The Detroit Pistons have made historic improvement this season and JB Bickerstaff has been a big part of it.
Modern NBA coaches wear a lot of hats, from managing personalities, motivating players, being life counselor and coach and that’s before you get to strategy and X’s and O’s.
Bickerstaff has worn them well, and if you haven’t noticed by now, the man can coach defense.
The Pistons jumped from 30th in the league in defensive rating to 12th in just one season, and that’s without adding anyone known for defense in the offseason.
The players have bought-in and the Pistons are rolling, with players who know and accept their roles and chemistry we haven’t seen in the Motor City in a long time.
Bickerstaff has also been good at the seemingly small things that ultimately help win games and two in particular stand out.
Winning coaches' challenges
Data about individual teams and coaches is not made easily available by the NBA for some reason, but I scoured through the numbers to see if they matched the eye test.
Just watching the games, it seems like coach Bickerstaff wins most of his challenges and the numbers support it, as he’s won 61.9 percent of them this season, slightly above the league average.

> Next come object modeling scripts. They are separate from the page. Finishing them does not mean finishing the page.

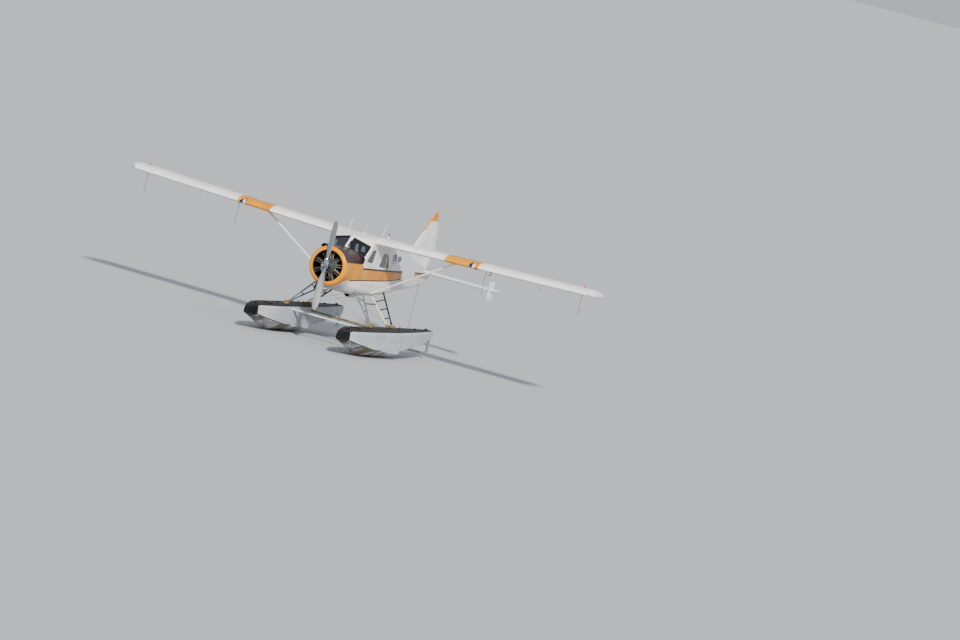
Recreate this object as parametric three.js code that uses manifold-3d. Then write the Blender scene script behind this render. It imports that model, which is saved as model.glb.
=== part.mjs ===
// Twin-float seaplane with a high strutted wing and a nine-cylinder radial engine.
// Millimetres. +X is the port side, +Y is aft, +Z is up.
// Inside the aircraft group, Y is the station aft of the cowling's lip and Z is the height
// above the thrust line, as on the real machine's drawings.
import * as THREE from 'three';
import { mergeVertices } from 'three/addons/utils/BufferGeometryUtils.js';
import Module from 'manifold-3d';

const wasm = await Module();
wasm.setup();

// Driving dimensions

const GAP = 0.3;                 // between pieces that touch
const SEAM = 5;                  // round doors
const KEEL_DEPTH = 2250;         // thrust line above the float keels
const BOW_STATION = -1700;
const TAIL_STATION = 8740;
const MID_STATION = (BOW_STATION + TAIL_STATION) / 2;

const HALF_SPAN = 7315;
const CHORD = 1590;
const WING_STATION = 1740;       // leading edge
const WING_HEIGHT = 870;         // leading edge line at the centre
const DIHEDRAL = THREE.MathUtils.degToRad(1.88);
const WING_HINGE = WING_STATION + 1190;
const FLAP_SPAN = [700, 4150];
const AILERON_SPAN = [4200, 6900];

const SIDE = 620;                // cabin half width
const WALL = 45;
const FIREWALL = 1050;
const CABIN_END = 4900;
const SILL = -400 + GAP;         // bottom of the sides, on the floor tub
const EAVE = 790;                // top of the sides
const FLOOR_TOP = -400;
const DECK_END = 1298;           // rear edge of the deck ahead of the windscreen
const DECK_EDGE = 300;           // lower edge of that deck

const FLOAT_CENTRE = 1430;
const STEP_STATION = 2600;
const STRUT_FOOT = 1310;
const FRONT_FOOT_STATION = 1100;
const REAR_FOOT_STATION = 2620;
const LADDER_FOOT_STATION = 3020;

const RUDDER_HINGE = 8180;
const ELEVATOR_HINGE = 8340;
const TAILPLANE_HEIGHT = 100;

// Shapes

function facingOut(geometry) {
  const position = geometry.getAttribute('position');
  const index = geometry.index.array;
  const [a, b, c] = [new THREE.Vector3(), new THREE.Vector3(), new THREE.Vector3()];
  let volume = 0;
  for (let i = 0; i < index.length; i += 3) {
    a.fromBufferAttribute(position, index[i]);
    b.fromBufferAttribute(position, index[i + 1]);
    c.fromBufferAttribute(position, index[i + 2]);
    volume += a.dot(b.cross(c));
  }
  if (volume < 0) {
    for (let i = 0; i < index.length; i += 3) {
      [index[i], index[i + 1]] = [index[i + 1], index[i]];
    }
  }
  return geometry;
}

function merged(geometry) {
  const bare = geometry.clone();
  bare.deleteAttribute('normal');
  bare.deleteAttribute('uv');
  return facingOut(mergeVertices(bare, 0.001));
}

function solidFrom(geometry) {
  const shape = merged(geometry);
  const vertProperties = new Float32Array(shape.getAttribute('position').array);
  const triVerts = new Uint32Array(shape.index.array);
  return new wasm.Manifold(new wasm.Mesh({ numProp: 3, vertProperties, triVerts }));
}

function geometryFrom(solid) {
  const mesh = solid.getMesh();
  const geometry = new THREE.BufferGeometry();
  geometry.setAttribute('position', new THREE.Float32BufferAttribute(mesh.vertProperties, 3));
  geometry.setIndex([...mesh.triVerts]);
  return geometry;
}

const join = (...shapes) => geometryFrom(
  shapes.map(solidFrom).reduce((whole, next) => whole.add(next)));
const cut = (shape, ...tools) => geometryFrom(
  tools.map(solidFrom).reduce((rest, tool) => rest.subtract(tool), solidFrom(shape)));
const common = (shape, tool) => geometryFrom(solidFrom(shape).intersect(solidFrom(tool)));
const moved = (shape, x, y, z) => shape.clone().translate(x, y, z);

// A copy on the other side of the plane of symmetry.
const mirrored = (shape) => facingOut(merged(shape.clone().scale(-1, 1, 1)));

// Takes the gap that touching pieces keep off a piece, all round its neighbours: each is
// taken away at four places, a gap along the four directions of a tetrahedron's corners.
function clearOf(shape, ...neighbours) {
  const steps = [[GAP, GAP, GAP], [GAP, -GAP, -GAP], [-GAP, GAP, -GAP], [-GAP, -GAP, GAP]];
  const tools = neighbours.flatMap((neighbour) => steps.map((step) => moved(neighbour, ...step)));
  return cut(shape, ...tools);
}

// A closed body through convex rings of points that have the same count.
function loft(rings) {
  const count = rings[0].length;
  const last = (rings.length - 1) * count;
  const index = [];
  for (let ring = 0; ring < rings.length - 1; ring += 1) {
    for (let corner = 0; corner < count; corner += 1) {
      const next = (corner + 1) % count;
      const [a, b] = [ring * count + corner, ring * count + next];
      index.push(a, b, b + count, a, b + count, a + count);
    }
  }
  for (let corner = 1; corner < count - 1; corner += 1) {
    index.push(0, corner + 1, corner);
    index.push(last, last + corner, last + corner + 1);
  }
  const geometry = new THREE.BufferGeometry();
  geometry.setAttribute('position', new THREE.Float32BufferAttribute(rings.flat(2), 3));
  geometry.setIndex(index);
  return facingOut(geometry);
}

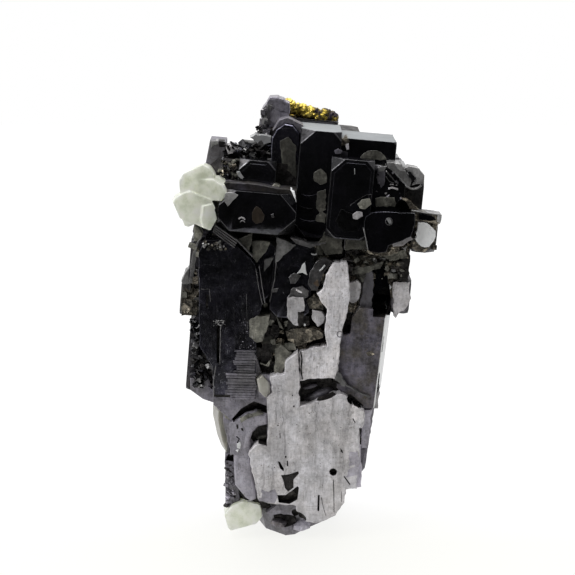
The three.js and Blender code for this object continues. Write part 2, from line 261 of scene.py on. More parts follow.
# The finishes of galena: base, cloud and speck colour, lowest and highest roughness, and the rest.
# The glossy finishes (mirror, veiled, rim, facet, dusky and black) have bases far darker than galena's own
# lead grey: the dark side of the room that the front faces mirror is painted into their colour, a painted
# reflection. Dusky and black are darker copies again, used as painted shade, and bright also serves as
# painted highlight.
GALENA_FINISHES = {
    "mirror": ((0.064, 0.065, 0.072), (0.1, 0.095, 0.125), (0.3, 0.3, 0.33), (0.08, 0.16),
               dict(metallic=0.955, clouds=0.7, specks=0.25, dots=0.45, bump=0.06, grit=0.3, wave=0.05)),
    "veiled": ((0.072, 0.072, 0.085), (0.13, 0.125, 0.175), (0.5, 0.5, 0.55), (0.14, 0.28),
               dict(metallic=0.945, clouds=0.8, specks=0.3, dots=0.9, bump=0.1, across=0.1, wave=0.05)),
    "facet": ((0.115, 0.112, 0.115), (0.15, 0.145, 0.147), (0.3, 0.3, 0.3), (0.24, 0.42),
              dict(metallic=0.85, clouds=0.7, mottle=0.5, bump=0.25, wave=0.3)),
    "rim": ((0.07, 0.07, 0.074), (0.12, 0.115, 0.125), (0.03, 0.03, 0.03), (0.24, 0.4),
            dict(bump=0.15, mottle=0.6, wave=0.2)),
    "dusky": ((0.032, 0.032, 0.034), (0.045, 0.044, 0.048), (0.08, 0.08, 0.08), (0.2, 0.36),
              dict(metallic=0.85, bump=0.12, wave=0.2)),
    "black": ((0.008, 0.008, 0.01), (0.014, 0.013, 0.018), (0.05, 0.05, 0.05), (0.15, 0.3),
              dict(metallic=0.9, specks=0.3, bump=0.1, wave=0.2)),
    "satin": ((0.22, 0.218, 0.216), (0.28, 0.275, 0.28), (0.12, 0.11, 0.1), (0.3, 0.5),
              dict(metallic=0.4, mottle=0.5, dots=0.5, bump=0.35, wave=0.4)),
    "frosted": ((0.275, 0.29, 0.3), (0.32, 0.335, 0.35), (0.15, 0.15, 0.15), (0.5, 0.65),
                dict(metallic=0.15, specks=0.15, dots=0.5, mottle=0.08, bump=0.1)),
    "etched": ((0.53, 0.508, 0.515), (0.62, 0.612, 0.65), (0.2, 0.175, 0.155), (0.42, 0.62),
               dict(metallic=0.15, clouds=0.8, specks=0.5, dots=0.8, mottle=0.36, bump=0.8, across=0.1,
                    wave=0.45)),
    "violet": ((0.15, 0.143, 0.155), (0.205, 0.195, 0.245), (0.06, 0.052, 0.045), (0.36, 0.55),
               dict(metallic=0.4, dots=0.8, mottle=0.5, bump=0.6, across=0.15, wave=0.25)),
    "lilac": ((0.29, 0.275, 0.31), (0.34, 0.33, 0.385), (0.1, 0.09, 0.09), (0.4, 0.55),
              dict(metallic=0.25, specks=0.5, dots=0.7, bump=0.6, across=0.15, wave=0.3)),
    "mottled": ((0.08, 0.071, 0.064), (0.15, 0.14, 0.18), (0.2, 0.155, 0.085), (0.36, 0.6),
                dict(metallic=0.4, clouds=1, specks=0.35, mottle=0.7, bump=0.5, wave=0.2)),
    "granular": ((0.087, 0.076, 0.06), (0.155, 0.138, 0.11), (0.25, 0.23, 0.19), (0.2, 0.55),
                 dict(metallic=0.5, clouds=0.9, specks=0.35, mottle=0.6, bump=0.6, grit=0.7, wave=0.3,
                      chips=0.9)),
    "olive": ((0.128, 0.126, 0.109), (0.18, 0.174, 0.148), (0.035, 0.03, 0.026), (0.3, 0.5),
              dict(metallic=0.3, clouds=0.9, dots=0.5, mottle=0.6, bump=0.5, wave=0.3, chips=0.22)),
    "bright": ((0.7, 0.71, 0.72), (0.8, 0.8, 0.8), (0.35, 0.33, 0.3), (0.35, 0.5),
               dict(metallic=0.2, clouds=0.5, specks=0.3, mottle=0.15, wave=0.2)),
    "rusty": ((0.07, 0.05, 0.035), (0.11, 0.08, 0.055), (0.05, 0.045, 0.04), (0.3, 0.5),
              dict(metallic=0.4, clouds=0.9, mottle=0.4, wave=0.2)),
    "pit": ((0.012, 0.01, 0.01), (0.03, 0.027, 0.025), (0.1, 0.09, 0.08), (0.3, 0.7),
            dict(metallic=0.5, clouds=0.9, mottle=0.5, bump=0.8, grit=0.8, wave=0.2, chips=0.6)),
}
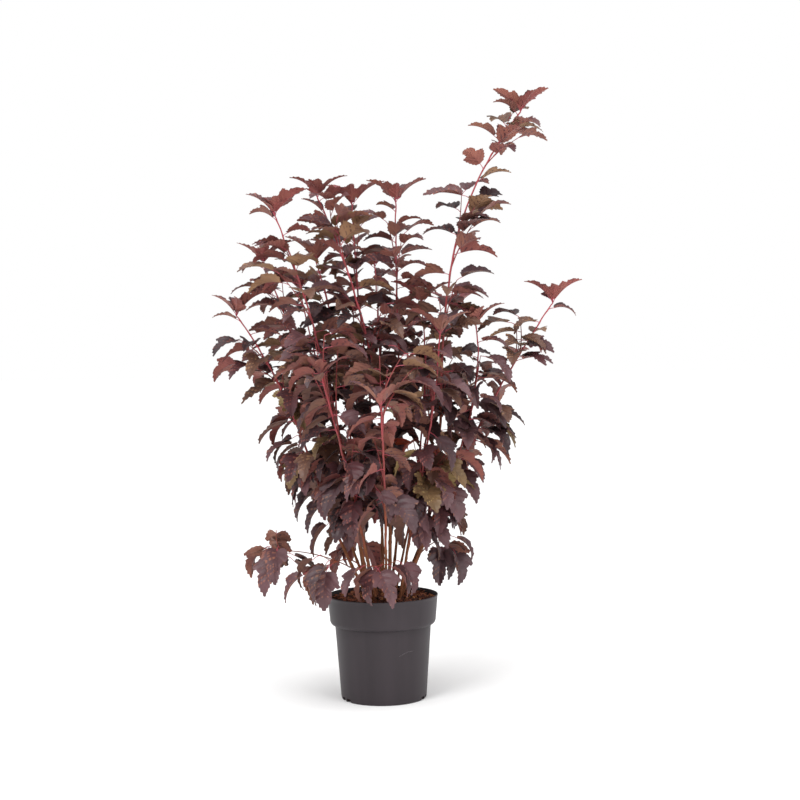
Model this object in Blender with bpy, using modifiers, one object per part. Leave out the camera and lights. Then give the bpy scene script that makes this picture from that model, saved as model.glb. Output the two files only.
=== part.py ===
"""A dark-leaved ninebark grown as a bushy shrub of many canes in a round nursery pot.

Metres, +Z up. The origin is the middle of the pot's flat underside, -Y is the front.
The pot is a turned shell, the soil fills it, the canes rise from the soil's flat top and
end where they enter the leaves, and the crown is a set of closed, uneven solids: rounded
masses in the dense heart of the bush and slimmer ones along each shoot that stands clear.
"""

import math
import random

import bmesh
import bpy
import numpy as np
from mathutils import Vector
from mathutils.bvhtree import BVHTree

# ---------------------------------------------------------------- driving dimensions
POT_HEIGHT = 0.196
RIM_R = 0.1050  # outer radius at the rim
COLLAR_R = 0.1005  # outer radius at the foot of the collar
COLLAR_FOOT_Z = 0.1500  # where the collar starts to turn in
BODY_TOP_R = 0.0910  # body radius just under the collar
BODY_TOP_Z = 0.1395
BASE_R = 0.0808
WALL = 0.0016
BASE_THICK = 0.0022
POT_STEPS = 48

NOTCH_AT_DEG = (-61.0, 72.0, 186.0)  # drainage notches, from the front towards +X
NOTCH_PAIR_DEG = 12.5
NOTCH_WIDE = 0.0135
NOTCH_HIGH = 0.0068

SOIL_TOP_Z = 0.1860
GAP = 0.0004  # left between pieces that touch

CANE_SIDES = 1  # bevel resolution: six sides
CANE_TOP_R = 0.0012
CANE_POINTS = 7
FOOT_HIGH = 0.0030
FOOT_FLARE = 1.25  # the foot is this much wider than the cane
MASS_GAP = 0.0045  # left between neighbouring masses
MASS_AROUND = 10
MASS_ALONG = 9

# Each cane: foot x, y on the soil; top x, y, z; lean in degrees at the foot and at the top,
# each towards +X and towards +Y; radius at the foot.
CANES = {
    "tall_right": ((0.030, 0.000), (0.272, -0.020, 1.100), (28.6, -2.0), (39.4, 0.0), 0.0036),
    "right_arm": ((0.034, 0.011), (0.333, 0.030, 0.744), (23.9, 3.0), (35.5, 0.0), 0.0031),
    "right_middle": ((0.031, 0.026), (0.183, -0.020, 0.702), (22.0, 3.0), (-7.9, -9.0), 0.0026),
    "centre": ((0.013, 0.031), (0.036, 0.030, 0.939), (10.2, 4.0), (1.6, -2.0), 0.0029),
    "left_centre": ((0.012, -0.020), (-0.110, -0.030, 0.944), (3.2, -4.0), (-24.5, 0.0), 0.0038),
    "centre_behind": ((0.002, 0.019), (-0.048, 0.070, 0.938), (1.1, 4.0), (-0.9, 2.0), 0.0027),
    "left_long": ((-0.021, -0.030), (-0.188, -0.060, 0.909), (-10.0, -6.0), (-22.0, 0.0), 0.0035),
    "left_middle": ((-0.012, 0.001), (-0.118, 0.030, 0.829), (-12.9, 1.0), (-17.4, 4.0), 0.0027),
    "far_left": ((-0.023, -0.011), (-0.268, 0.000, 0.727), (-30.1, 2.0), (-36.5, 0.0), 0.0033),
    "left_upper": ((-0.022, 0.020), (-0.221, 0.060, 0.828), (-22.1, 6.0), (-24.7, 4.0), 0.0028),
    "inner_left": ((-0.007, 0.032), (-0.050, 0.080, 0.728), (-22.4, 8.0), (-6.5, 4.0), 0.0024),
    "front_right": ((0.032, -0.020), (0.115, -0.110, 0.716), (9.0, -9.0), (2.4, -8.0), 0.0028),
    "inner_right": ((0.022, 0.010), (0.082, 0.010, 0.743), (12.1, 3.0), (-6.2, 0.0), 0.0024),
    "back_left": ((-0.031, 0.036), (-0.160, 0.190, 0.780), (-6.0, 16.0), (-12.0, 10.0), 0.0028),
    "back_centre": ((-0.002, 0.046), (-0.010, 0.225, 0.850), (1.0, 19.0), (-4.0, 8.0), 0.0030),
    "back_right": ((0.034, 0.038), (0.150, 0.200, 0.735), (10.0, 20.0), (16.0, 14.0), 0.0028),
    "front_left": ((-0.016, -0.043), (-0.120, -0.185, 0.690), (-6.0, -17.0), (-14.0, -12.0), 0.0028),
    "front_centre": ((0.006, -0.047), (0.000, -0.215, 0.650), (2.0, -22.0), (-3.0, -10.0), 0.0026),
}

# Each twig leaves a cane low down and runs out almost level to a mass:
# cane, height on it, tip, how far the middle is lifted, radius.
TWIGS = {
    "far_left": ("far_left", 0.246, (-0.178, -0.050, 0.287), 0.008, 0.0011),
    "low_left": ("left_long", 0.246, (-0.078, -0.092, 0.272), 0.010, 0.0012),
    "low_front": ("left_centre", 0.252, (0.002, -0.094, 0.268), 0.012, 0.0013),
    "low_right": ("right_middle", 0.250, (0.096, 0.036, 0.286), 0.004, 0.0013),
    "low_back": ("inner_left", 0.250, (-0.040, 0.104, 0.290), 0.010, 0.0012),
}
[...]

Most of the challenges he has lost have been late in games, when coaches often challenge riskier plays just to use one if they haven’t already.
We saw it in the last game against San Antonio, when Jalen Duren was erroneously called for a foul at the rim only to have it overturned, with an offensive foul assigned instead.
Duren was rolling, so this kept him from picking up a crucial foul and amounted to a four-point swing in the game.
These details are winning plays.
Using timeouts and setting up plays
Again, data is hard to come by when it comes to points per possession after a timeout, so I’ll have to use the eye test on this one.
The Pistons have been far more organized coming out of timeouts and usually get a good look, which is how you stop runs and/or keep momentum in a game.
Bickerstaff has been great about getting his shooters open looks at the top of the 3-point circle out of timeouts, getting Tobias Harris mismatches in the post for high percentage shots and even setting up a couple of lobs, one to Ausar Thompson that didn’t count (it was just after the buzzer) but was one of the plays of the year anyway and one to Jalen Duren in a wild game against Miami.
Coach Bickerstaff has also used timeouts wisely, picking his spots to use them when his team is flailing or letting them play through it when he feels they can, as he did in the win against San Antonio.
He’s been great at sniffing out the other team’s runs and not letting them happen. Coach Bickerstaff generally calls them early, before his team goes down too much and then gets a quality shot out of the timeout.
This is a monumental improvement from last season, when the Pistons were terrible in that department. Again, just the eye test, but watch the games and see if it isn’t true.
JB Bickerstaff has pushed all the right buttons this season and is one win away from tying the win total of the last two seasons combined.